In a similar way, the accessory system adds a new and fresh loot-grind characteristic to the game, but still has aspects that could be improved. Upon completing each tomb, finding a piece of Osiris, the player is dropped into a treasure room, filled with chests, each one opened by spending a certain number of the gems that you find in the world. Elevating the gems beyond a simple leaderboard score, the ability to spend them to open the chests gives an entirely new side to the gameplay, especially as you and friends race to claim them. Within the chests, players find rings and amulets, each with affects that add or subtract to your general stats. Some even only have the affect depending on if it is day or night, sunny, rainy, or cold, tying the system in with the weather machine quite nicely.
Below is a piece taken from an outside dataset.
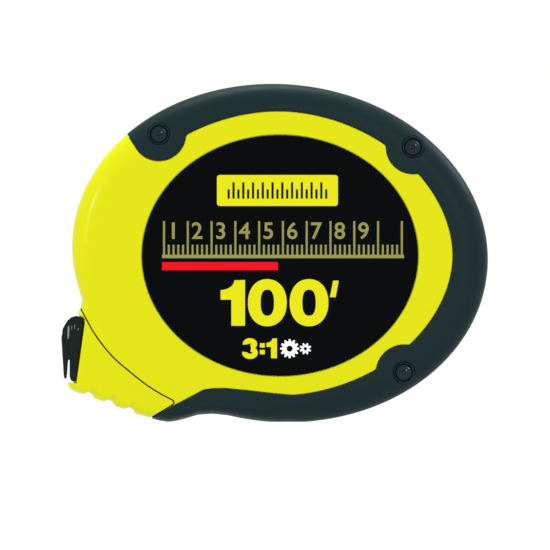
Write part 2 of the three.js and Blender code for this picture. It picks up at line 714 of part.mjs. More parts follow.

As for where the system falls apart however, even as it offers numerous ways to customize your character and compare your loot with other players, the inventory system is a complete wreck. There is no way to get rid of the rings and amulets you don’t want, of which there will be plenty. By the end of the game, if you open enough chests hoping to find something good, you will end up with pages upon pages of accessories, with no way to sort them, and nothing to do with the dozens of pieces just sitting there. Even a rudimentary salvaging and crafting system would have helped elevate the problem, but as it is, I found myself flipping through my entire inventory of things I knew I didn’t want, trying to find the one piece I did.
These complaints however, are entirely marginal in what is otherwise a great game. Nothing compares to the craziness of trying to solve a four-person puzzle, or a boss fight with all four players blasting away while the demons of the Egyptian underworld rain death down on you. These are the things that Lara Croft and the Temple of Osiris excels at, and everything else aside, that’s where the fun is.